For instance, one telling biographical detail about the Bloomsbury Group touched on only briefly by Richards is Virginia Woolf’s “fury” with E.M. Forster over his lack of concern over the refusal of the London Library to admit women to its membership (p.101). More important still, however, is the revelation a few pages later that “[h]aving imbibed the sexist assumptions that women were inferior to men, Keynes and Strachey had come to believe that homosexual relations to the intellectual and talented young men to whom they were attracted was a superior love, what they called the ‘Higher Sodomy’” (p.104), implying that the superiority of gay male sexuality was seen by these two gay members of the Bloomsbury Group as premised on the absence of the inferior female sex!. For scholars well versed in the historic and contemporary tensions between the aims of some gay male politics and (lesbian) feminist activism, such biographical snippets of evidence about the attitudes of these men seem to point to a more complex, fragmented and unstable relationship between women and gay men that, as Keynes and Strachey’s reasoning suggests, may actually result, to some extent, from specifically gay male patriarchal impulses at odds with feminism. 
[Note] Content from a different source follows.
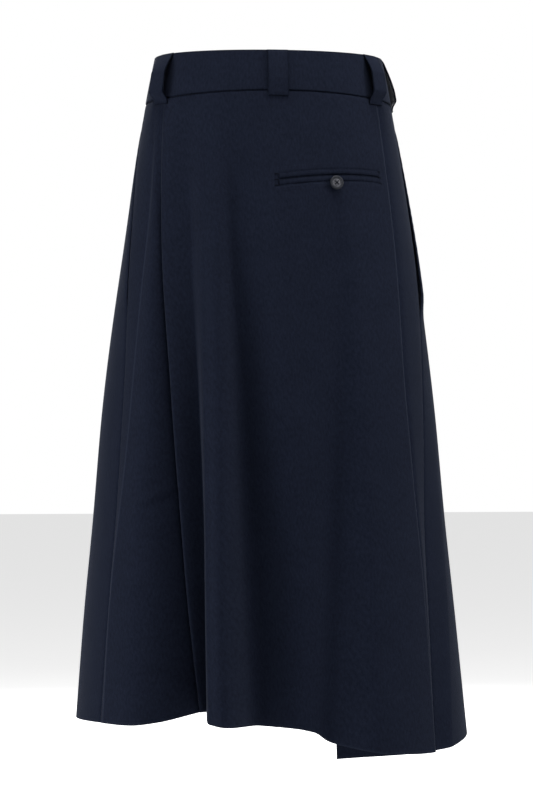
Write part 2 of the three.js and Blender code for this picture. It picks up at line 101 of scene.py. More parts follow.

Richards’ own response to this fleeting and largely under-scrutinised evidence of anti-feminist sentiments among some of the gay men of the Bloomsbury Group is revealing. Rather than accepting the prospect that it might reveal something of the hidden tensions at the heart of the gay rights movement, he concludes instead that the significance of the evidence should not be overstated: rather, “[w]e must make the best interpretation we can of them from our point of view, emphasizing the strands of their lives and works (breaking the Love Laws, for example) that are most important” (p.101). And so, in one sentence, Richards seems to discount almost entirely the apparent misogyny of Forster, Keynes and Strachey, absolving them from criticism on the basis of the much greater significance of their contribution to the (much more important?) emergence of gay rights.

Richards’ failure to confront the inevitable complexities of ostensibly shared gay identities, the political tensions hidden within those identities (in this case, between gay men and feminism) and the extent to which gay world views might conflict with his own, is also apparent in his rather different interpretation of the homosexuality of the Soviet spies Guy Burgess and Anthony Blunt, who like the men of the Bloomsbury Group before them were Cambridge ‘Apostles’. After reflecting on their stories, Richards cannot help but sneer at the gay men’s communist politics and distinguish them ethically from the gay men of the Bloomsbury Group: the “gay loves of these latter-day Apostles grounded their resistance to fascism, but their betrayal of Britain suggests a loss of the liberal good sense of their predecessors, all of whom … rejected Marxism as resting on indefensible ideas of apodictically certain laws of history” (p.158). However, in doing so Richards refuses even to contemplate that Burgess and Blunt’s subaltern gay experience might have had an important role to play in their opposition to the liberal capitalism that Richards holds so dear. Instead, the two men’s communism is effectively sutured from their homosexuality by Richards’ analysis, and then individualized and pathologized as merely an illustration of the ‘loss of liberal good sense’.

Richards’ unswerving belief in the progressive and liberal characteristics of gay experience also limits, in my view the book’s primary account of the relationship between gay rights movements and anti-imperialism. In particular, by focusing solely on the allegations by homophobic postcolonial governments that international gay rights are a contemporary form of Western domination over the global South, Richards ignores the wealth of recent literature that has traced concerns about the imperialist pretensions of the gay rights movement, but emanating from the progressive Left itself. For instance, Joseph Massad’s influential book Desiring Arabs (2007) offers a compelling thesis that a well-meaning but misplaced Western, white, gay male activism has been guilty of epistemic, ethical and political violence by displacing endogenous sexual meanings found in the Arab world with what is claimed by these activists to be the truth of a universal gay identity. Jasbir Puar in Terrorist Assemblages (2007) has also shown how Western gay politics is being co-opted into forms of ‘homonationalism’, as contemporary Western neoimperialist strategies like the ‘War on Terror’ are increasingly legitimated by the claim of existential threat posed by racialized Others to ‘liberated’ Western gays.

Richards might well disagree with these positions (and everything in this book indicates he would be unpersuaded by the postcolonial challenge they pose to his benign view of both gay experience and the international gay rights movement). However, their absence in a book so squarely focused on the connection between gay rights and imperialism is disappointing. It is unclear whether Richards overlooked this developing literature, or simply decided it was not work that merited inclusion. Either way though, it highlights the limits of Richards’ thesis that gay rights are intrinsically anti-imperialist and suggests that for all Richards’ ‘right-on’ progressive aspirations for the gay rights movement, the narrowness of his perspective as a Western gay man may have closed his mind to the prospect of the complicity of gay rights in new imperial power relations. Indeed, it is perhaps some indication of the influence of Richards’ own positionality on the book’s direction that while postcolonial scholars like Massad and Puar are left out entirely from his account of the nature of gay rights, in the book’s final chapter Richards readily defends the existence of a universal, more or less homogenous, transnational and inherently progressive gay experience and politics by grounding it in David Halperin’s evocation of the ‘culture of camp’: the revealingly parochial reworking of American pop-culture by primarily Western and white gay men, based on what Halperin sees as a shared love of the likes of Judy Garland and Joan Crawford (pp.241-2)!